Return the full material exactly.

--

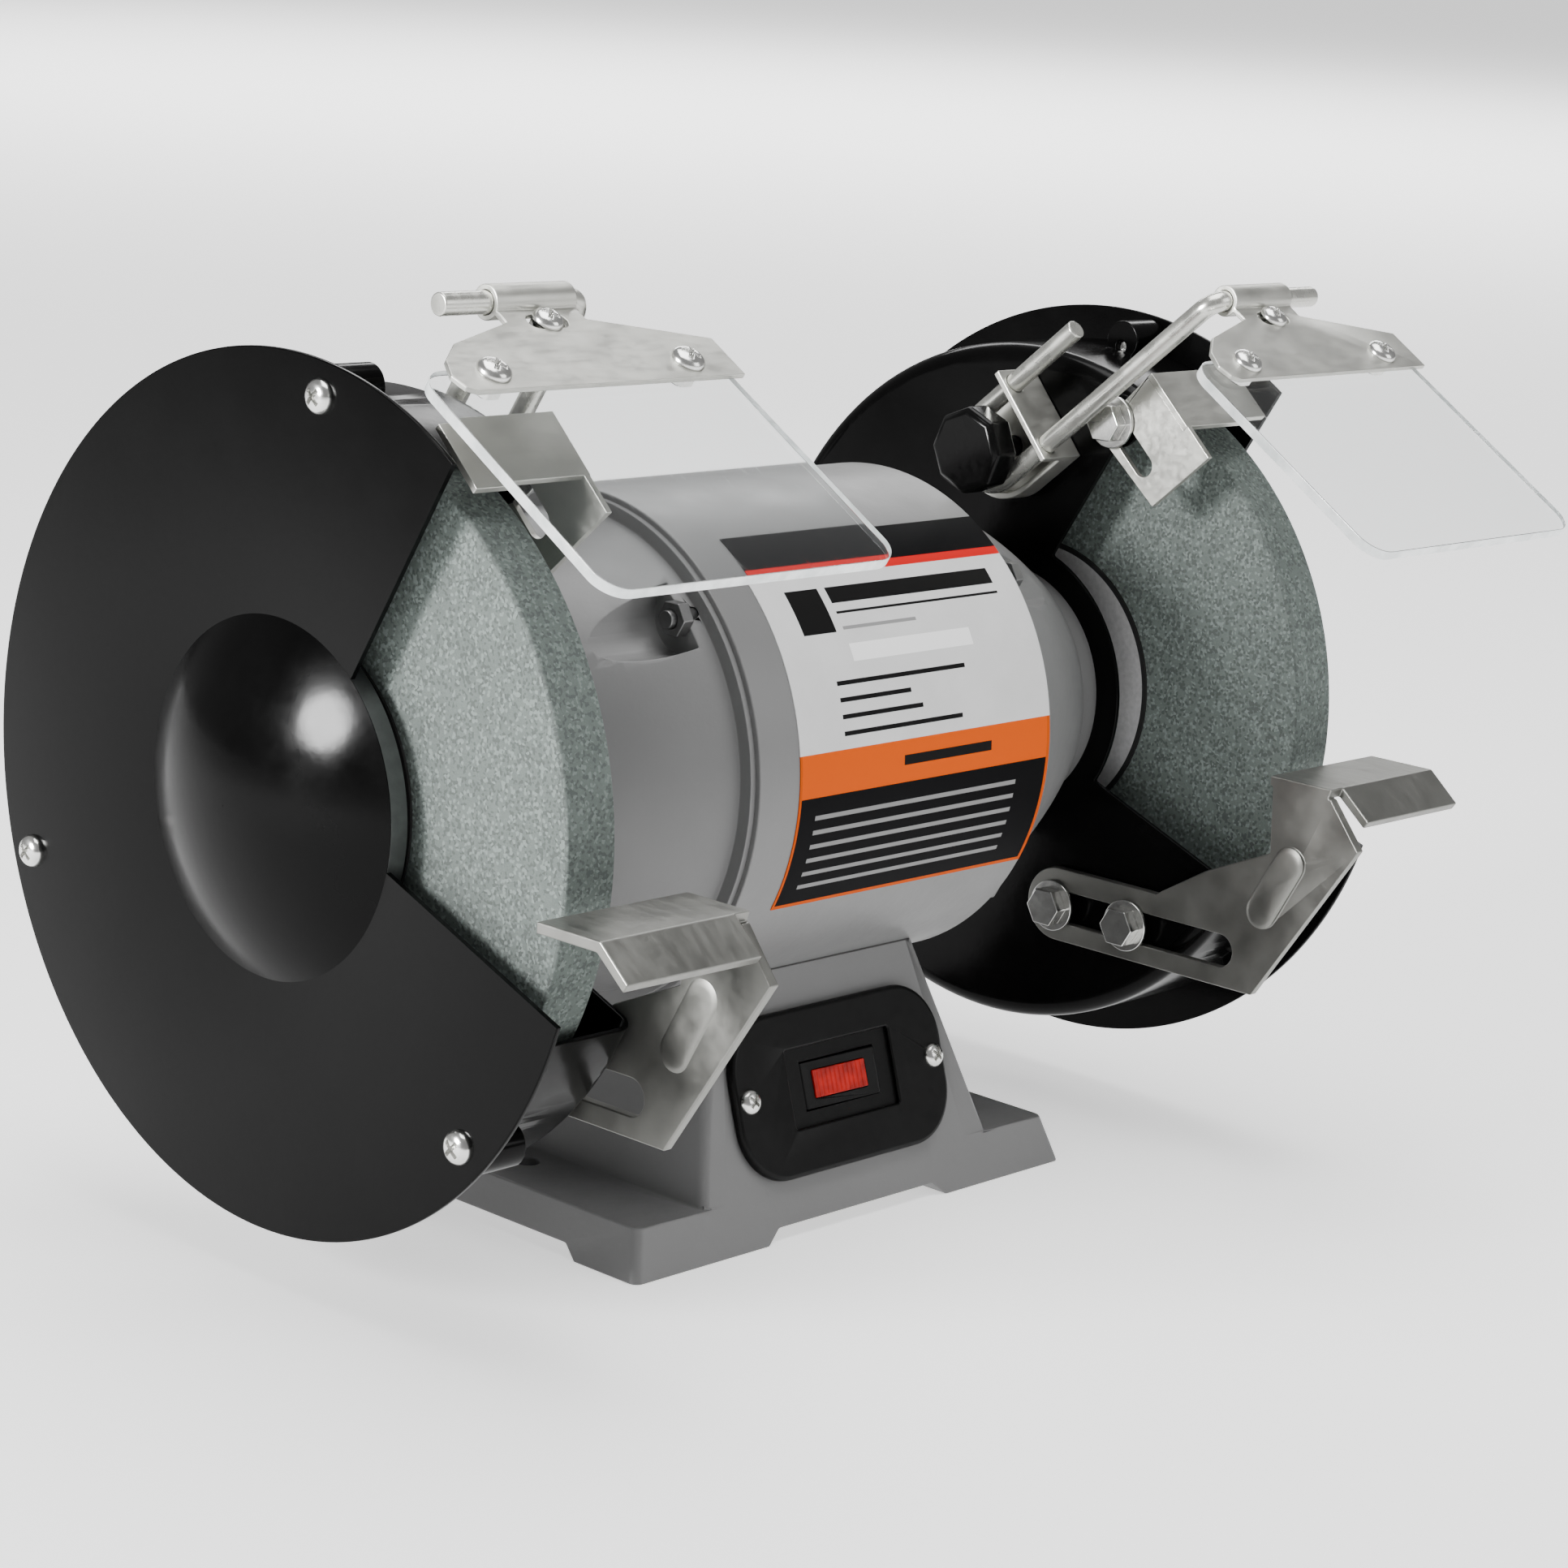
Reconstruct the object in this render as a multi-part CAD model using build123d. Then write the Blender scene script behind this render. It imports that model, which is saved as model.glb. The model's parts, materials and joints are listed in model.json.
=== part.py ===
from build123d import *

import math
import os

os.makedirs("parts", exist_ok=True)

# A two-wheel bench grinder, in millimetres. X runs along the spindle with +X to the right,
# -Y is the front and +Z is up. The origin is on the bench, midway between the two mounting holes.
# Places around the spindle are a radius and an angle in degrees above the front horizontal.

# Spindle and wheels
SPINDLE_HEIGHT = 132.0
WHEEL_RADIUS = 101.6
WHEEL_THICKNESS = 16.0
WHEEL_INNER_FACE = 141.7
WHEEL_OUTER_FACE = WHEEL_INNER_FACE + WHEEL_THICKNESS
ARBOR_RADIUS = 7.95
FLANGE_RADIUS = 34.0
BLOTTER_RADIUS = 44.5
BLOTTER_THICKNESS = 0.7
INNER_FLANGE_START = 131.0
OUTER_FLANGE_END = 166.0
NUT_END = 175.0
SPINDLE_END = 178.0

# Base casting
BASE_HALF_WIDTH = 90.0
BASE_HALF_DEPTH = 65.5
FRONT_SLOPE = 0.33
SLOPE_ANGLE = math.degrees(math.atan(FRONT_SLOPE))
FLANGE_HEIGHT = 14.0
FLANGE_TOP_HALF_WIDTH = 85.6
PEDESTAL_HALF_WIDTH = 60.0
SIDE_SLOPE = 0.3036
PEDESTAL_TOP = 90.0
ARCH_HEIGHT = 4.0
ARCH_HALF_X = 35.0
ARCH_HALF_Y = 38.5
MOUNT_HOLE_X = 70.0
MOUNT_HOLE_RADIUS = 3.5
MOUNT_BOSS_RADIUS = 8.0
COVER_PLATE_HALF = 55.0
COVER_PLATE_BOTTOM = 4.5
COVER_PLATE_TOP = 6.0
COVER_SCREW_PLACE = 47.0

# Switch, placed up the sloping front face
SWITCH_UP_SLOPE = 40.25
PLATE_WIDTH = 87.0
PLATE_HEIGHT = 47.0
PLATE_THICKNESS = 3.0
WELL_WIDTH = 43.5
WELL_HEIGHT = 22.5
WELL_DEPTH = 1.5
WELL_RISE = 1.0
ROCKER_WIDTH = 29.0
ROCKER_HEIGHT = 13.5
ROCKER_TILT = 7.0
ROCKER_PIVOT_DEPTH = 3.0

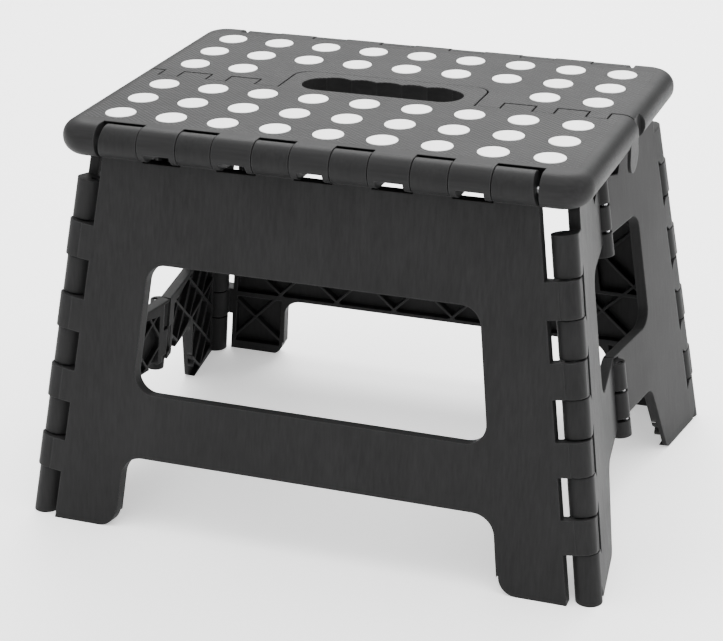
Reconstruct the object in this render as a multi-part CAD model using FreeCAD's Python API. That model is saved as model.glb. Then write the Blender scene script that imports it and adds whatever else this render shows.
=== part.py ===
import FreeCAD, Part
import math
import os

from FreeCAD import Matrix, Placement, Rotation, Vector

# ---------------------------------------------------------------- overall sizes, mm
overall_height = 220.0      # floor to standing surface
top_half_width = 143.0      # centre to the end of the standing surface
top_thickness = 18.0        # standing surface to skirt edge
lean_front = 0.143          # leg panel splay, forward run per rise
lean_side = 0.136           # corner splay, sideways run per rise
leg_face_y = 94.5           # leg outer face from centre, at standing-surface level
tall = overall_height / 220.0       # scale of everything placed up the panels
across = top_half_width / 143.0     # scale of everything placed along the board

# ---------------------------------------------------------------- panels
leg_thickness = 7.0
side_thickness = 6.0
skin = 2.6                  # moulded wall thickness
rib = 1.5                   # rib width
rim = 2.4                   # wall around every opening and edge

# ---------------------------------------------------------------- hinges
corner_barrel_x = top_half_width - 18.4    # corner knuckle centre, at standing-surface level
corner_r = 7.0              # corner knuckle radius
corner_depth = 9.5          # corner axis behind the leg outer face
corner_shift = 2.5          # corner knuckle centre outside its own pin
mid_r = 5.6                 # middle side knuckle radius
mid_shift = 3.0             # middle knuckle centre inside its own pin
mid_inset = 1.66            # fold axis inside the line between the corner axes
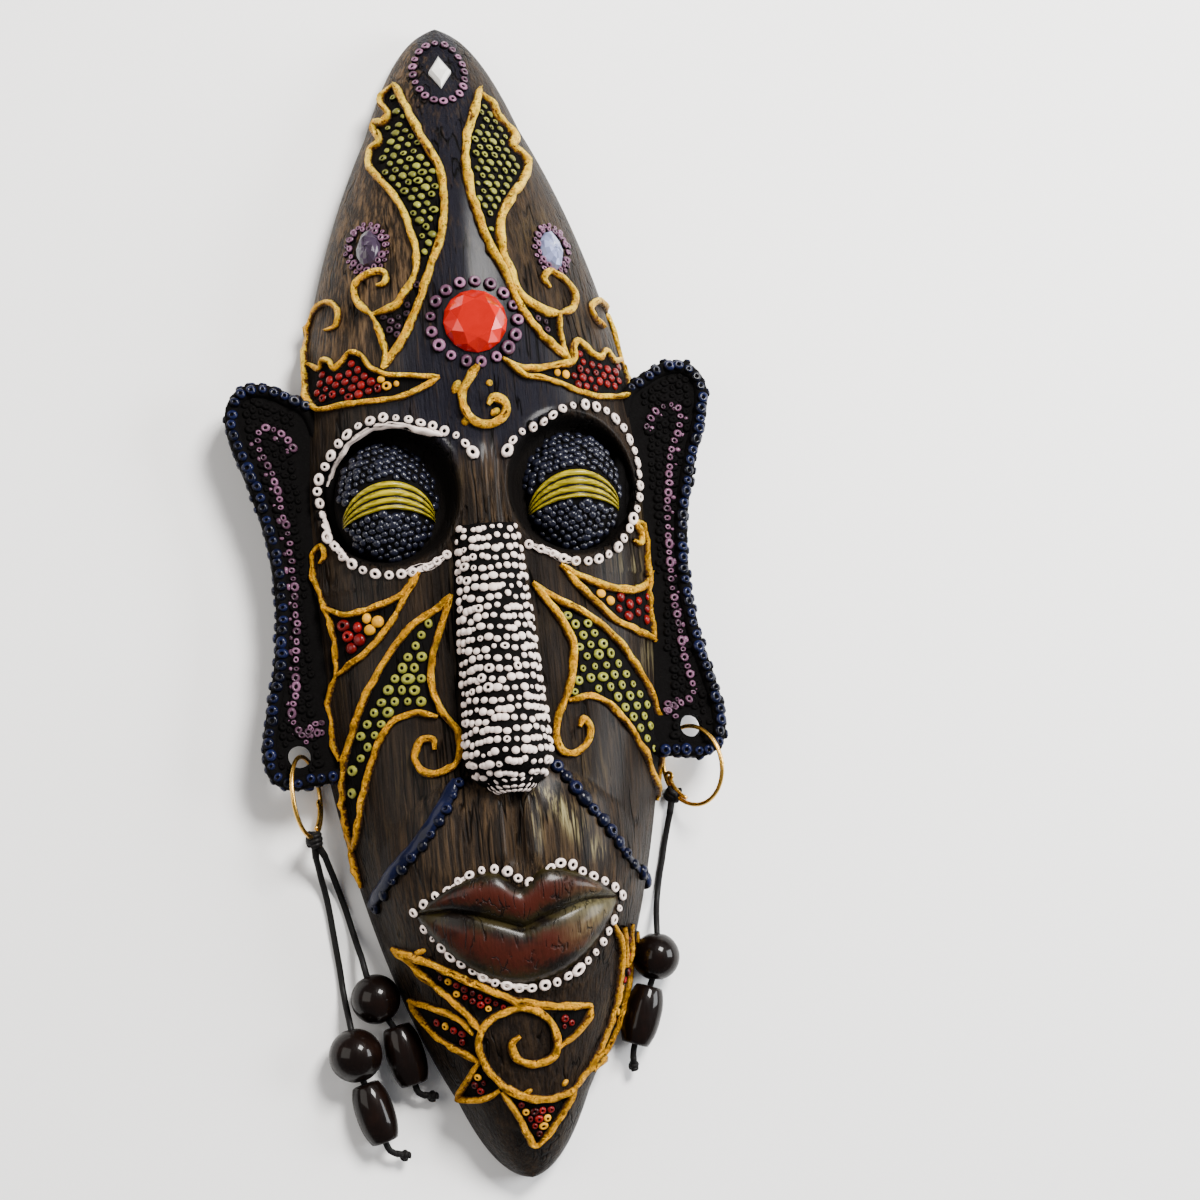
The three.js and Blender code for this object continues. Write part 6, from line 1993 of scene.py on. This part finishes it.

--

### Output of the task
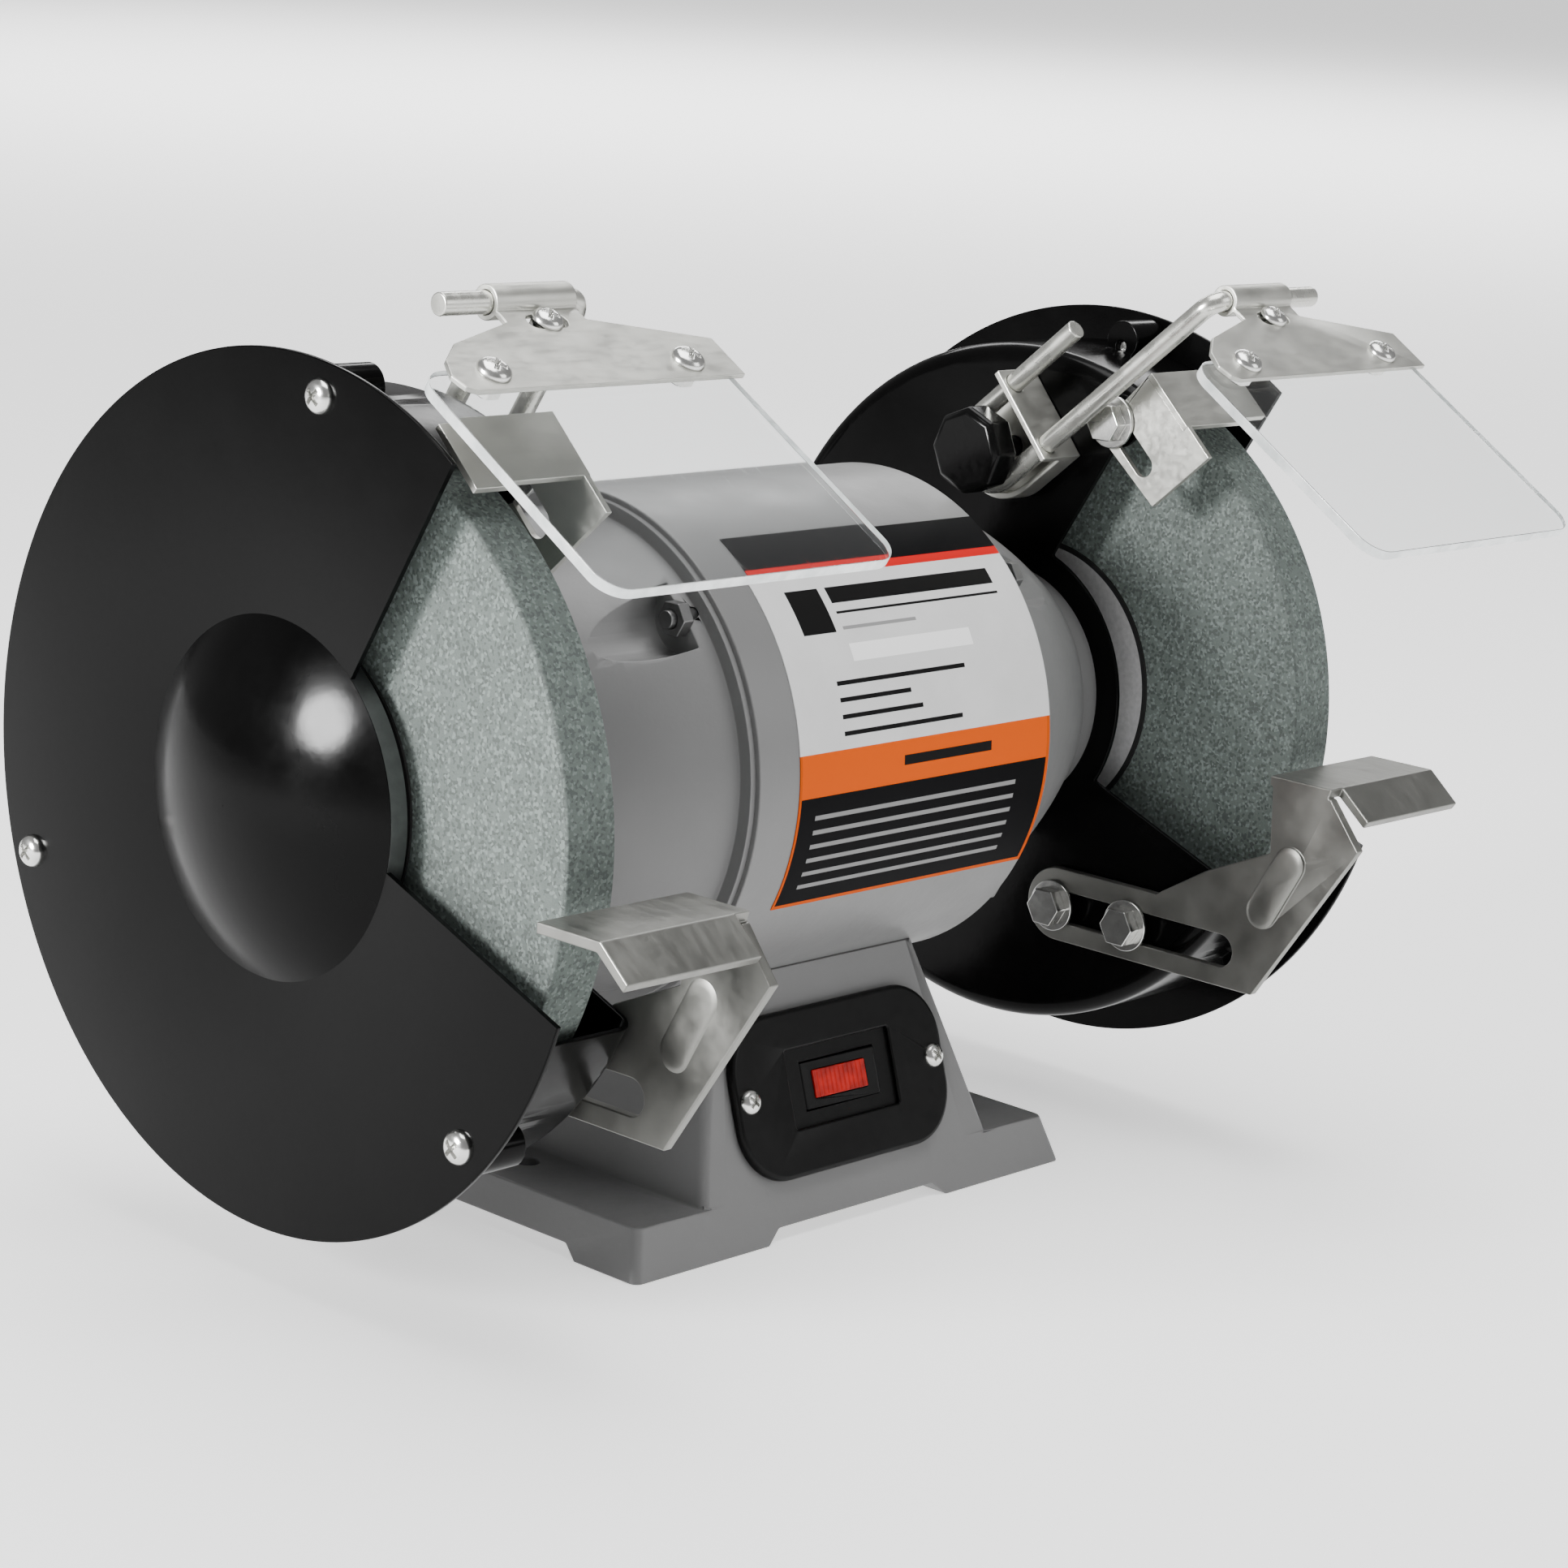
Reconstruct the object in this render as a multi-part CAD model using build123d. Then write the Blender scene script behind this render. It imports that model, which is saved as model.glb. The model's parts, materials and joints are listed in model.json.
=== part.py ===
from build123d import *

import math
import os

os.makedirs("parts", exist_ok=True)

# A two-wheel bench grinder, in millimetres. X runs along the spindle with +X to the right,
# -Y is the front and +Z is up. The origin is on the bench, midway between the two mounting holes.
# Places around the spindle are a radius and an angle in degrees above the front horizontal.

# Spindle and wheels
SPINDLE_HEIGHT = 132.0
WHEEL_RADIUS = 101.6
WHEEL_THICKNESS = 16.0
WHEEL_INNER_FACE = 141.7
WHEEL_OUTER_FACE = WHEEL_INNER_FACE + WHEEL_THICKNESS
ARBOR_RADIUS = 7.95
FLANGE_RADIUS = 34.0
BLOTTER_RADIUS = 44.5
BLOTTER_THICKNESS = 0.7
INNER_FLANGE_START = 131.0
OUTER_FLANGE_END = 166.0
NUT_END = 175.0
SPINDLE_END = 178.0

# Base casting
BASE_HALF_WIDTH = 90.0
BASE_HALF_DEPTH = 65.5
FRONT_SLOPE = 0.33
SLOPE_ANGLE = math.degrees(math.atan(FRONT_SLOPE))
FLANGE_HEIGHT = 14.0
FLANGE_TOP_HALF_WIDTH = 85.6
PEDESTAL_HALF_WIDTH = 60.0
SIDE_SLOPE = 0.3036
PEDESTAL_TOP = 90.0
ARCH_HEIGHT = 4.0
ARCH_HALF_X = 35.0
ARCH_HALF_Y = 38.5
MOUNT_HOLE_X = 70.0
MOUNT_HOLE_RADIUS = 3.5
MOUNT_BOSS_RADIUS = 8.0
COVER_PLATE_HALF = 55.0
COVER_PLATE_BOTTOM = 4.5
COVER_PLATE_TOP = 6.0
COVER_SCREW_PLACE = 47.0

# Switch, placed up the sloping front face
SWITCH_UP_SLOPE = 40.25
PLATE_WIDTH = 87.0
PLATE_HEIGHT = 47.0
PLATE_THICKNESS = 3.0
WELL_WIDTH = 43.5
WELL_HEIGHT = 22.5
WELL_DEPTH = 1.5
WELL_RISE = 1.0
ROCKER_WIDTH = 29.0
ROCKER_HEIGHT = 13.5
ROCKER_TILT = 7.0
ROCKER_PIVOT_DEPTH = 3.0

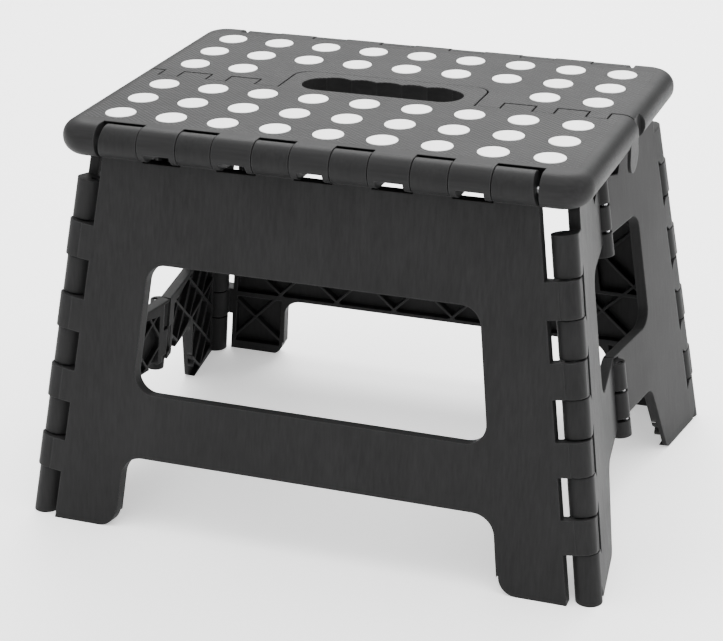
Reconstruct the object in this render as a multi-part CAD model using FreeCAD's Python API. That model is saved as model.glb. Then write the Blender scene script that imports it and adds whatever else this render shows.
=== part.py ===
import FreeCAD, Part
import math
import os

from FreeCAD import Matrix, Placement, Rotation, Vector

# ---------------------------------------------------------------- overall sizes, mm
overall_height = 220.0      # floor to standing surface
top_half_width = 143.0      # centre to the end of the standing surface
top_thickness = 18.0        # standing surface to skirt edge
lean_front = 0.143          # leg panel splay, forward run per rise
lean_side = 0.136           # corner splay, sideways run per rise
leg_face_y = 94.5           # leg outer face from centre, at standing-surface level
tall = overall_height / 220.0       # scale of everything placed up the panels
across = top_half_width / 143.0     # scale of everything placed along the board

# ---------------------------------------------------------------- panels
leg_thickness = 7.0
side_thickness = 6.0
skin = 2.6                  # moulded wall thickness
rib = 1.5                   # rib width
rim = 2.4                   # wall around every opening and edge

# ---------------------------------------------------------------- hinges
corner_barrel_x = top_half_width - 18.4    # corner knuckle centre, at standing-surface level
corner_r = 7.0              # corner knuckle radius
corner_depth = 9.5          # corner axis behind the leg outer face
corner_shift = 2.5          # corner knuckle centre outside its own pin
mid_r = 5.6                 # middle side knuckle radius
mid_shift = 3.0             # middle knuckle centre inside its own pin
mid_inset = 1.66            # fold axis inside the line between the corner axes
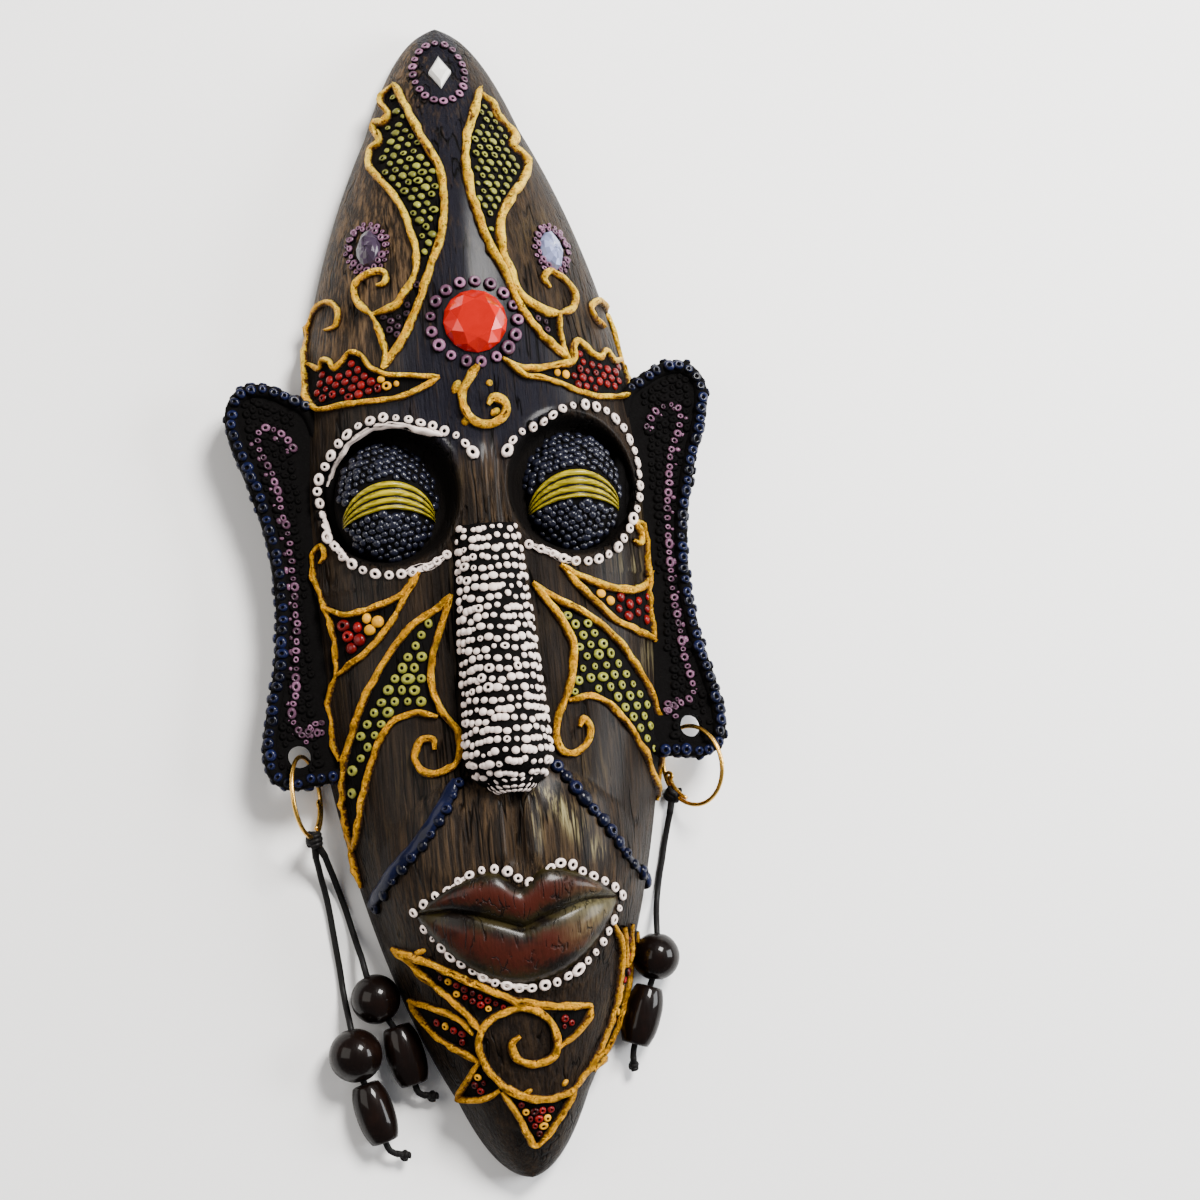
The three.js and Blender code for this object continues. Write part 6, from line 1993 of scene.py on. This part finishes it.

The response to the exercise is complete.